Cons: Requires good masking between computation and communication to achieve high efficiency; not friendly enough to changes to Sparse Attention and other Attention variants, it invasively modifies the implementation of Attention.

DeepSpeed Ulysses：

Advantages: No invasive modification to the implementation of Attention, relatively friendly to various Sparse Attention and related changes; less communication frequency.
Cons: All parallel replicas require complete model parameters, which is not very friendly to parallel slicing strategies outside of ZeRO; parallelism is relatively limited, generally not exceeding the number of GQA groups, otherwise additional communication is required.

3.2 Parallelism of variable-length sequences

In order to be compatible with the mainstream Megatron-LM training framework, GLM4–9B-Chat-1M uses Context Parallel, which is the sequence parallelism of Ring Attention, in training. However, as mentioned earlier, the model needs to use Packing’s variable-length training in most stages, which is not natively supported in Attention Ring. To achieve variable-length training, we use the following three solution strategies .

Cycle variable length

For Pack data containing multiple sequences, we can split each sequence separately and cyclically apply Ring Attention to calculate the Attention result of each sequence. Finally, the output results can be concatenated in order. When the number of sequences in the Pack is small (for example, a 128K Pack contains four 32K sequences), this method is more efficient because there is no need to introduce additional calculations, the time cost of the loop is relatively small, and each sub-sequence can fully utilize the parallel computing capabilities of the GPU. However, when the number of sequences in the Pack is large (for example, a 128K Pack contains 128 1K sequences), the efficiency of this method will significantly decrease. Due to the short length of each sub-sequence, the parallel computing capability of the GPU cannot be fully utilized, and the overhead introduced by the loop cannot be ignored.

Native variable length

Native variable-length sequence parallelism refers to modifying Ring Attention to natively support Ring Attention computation of variable-length sequences. Compared with loop variable-length, this method has significantly improved efficiency, maintaining high computational efficiency regardless of whether there are many or few sub-sequences in the pack. However, when the context length is extremely long (such as 1M) and the length difference of sub-sequences within the pack is large, the memory usage of this method will increase significantly, significantly higher than the implementation of loop variable-length. Therefore, we cannot directly use native variable-length Ring Attention to train large language models with ultra-long contexts (such as GLM4–9B-Chat-1M).

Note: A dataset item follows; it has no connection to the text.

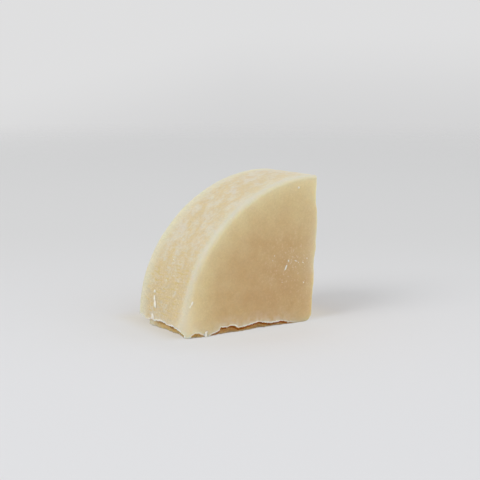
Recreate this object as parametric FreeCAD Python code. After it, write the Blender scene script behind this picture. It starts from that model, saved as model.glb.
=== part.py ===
import FreeCAD, Part
import math
import os

from FreeCAD import Vector

# Conditioner bar: a quarter of a round bar of waxy conditioner. The round bar was cast in a
# shallow mould that rounded its edges, and a knife cut it twice, through its centre.
# The quarter stands on one cut. The other cut is its upright right-hand side (+X), the flat
# quarter-round face looks towards -Y, and the moulded rim curves over the left and the top.
# Millimetres, +Z up. The origin is on the resting face, in the middle of the bar's box.

# The cast round bar. Its front edge is rounder at the foot than at the top, where it is worn
# down to a small radius.
DISC_RADIUS = 38.0
THICKNESS = 26.8
FRONT_EDGE_RADIUS_FOOT = 2.0
FRONT_EDGE_RADIUS_TOP = 0.8
BACK_EDGE_RADIUS = 4.3

# The two knife cuts: the upright one leans out a little over the right-hand side, and bows out
# where the knife wandered. Each row is (height up the cut, how far the wax stands proud of it
# at the front), and at the back it stands proud by BOW_SHARE_AT_BACK of that.
SIDE_CUT_LEAN = 2.3
SIDE_CUT_BOW = [
    (2.6, 0.0),
    (7.5, 0.14),
    (11.6, 0.45),
    (14.8, 0.18),
    (18.9, 0.6),
    (21.2, 0.57),
    (25.2, 0.75),
    (28.4, 0.53),
    (31.6, 0.0),
]
BOW_SHARE_AT_BACK = 0.4
BOW_ROOT = 0.5
CORNER_WEAR_RADIUS = 2.2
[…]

Divide and conquer variable length

In order to overcome the challenge of ultra-long context training, we combine the above two variable-length strategies and propose a new divide-and-conquer variable-length sequence parallelism method. For a pack containing 128 subsequences, we divide it into several sub-packs, such as four sub-packs, each containing several sub-sequences. Here, we will try to evenly distribute the sub-sequences to each sub-pack. Then, we use native variable-length loops to calculate the output for each sub-pack, and finally concatenate the output of attention together. Divide-and-conquer variable-length sequence parallelism not only fully utilizes the parallel computing ability of GPU, but also reduces the peak usage of video memory, making variable-length training applicable to ultra-long context training.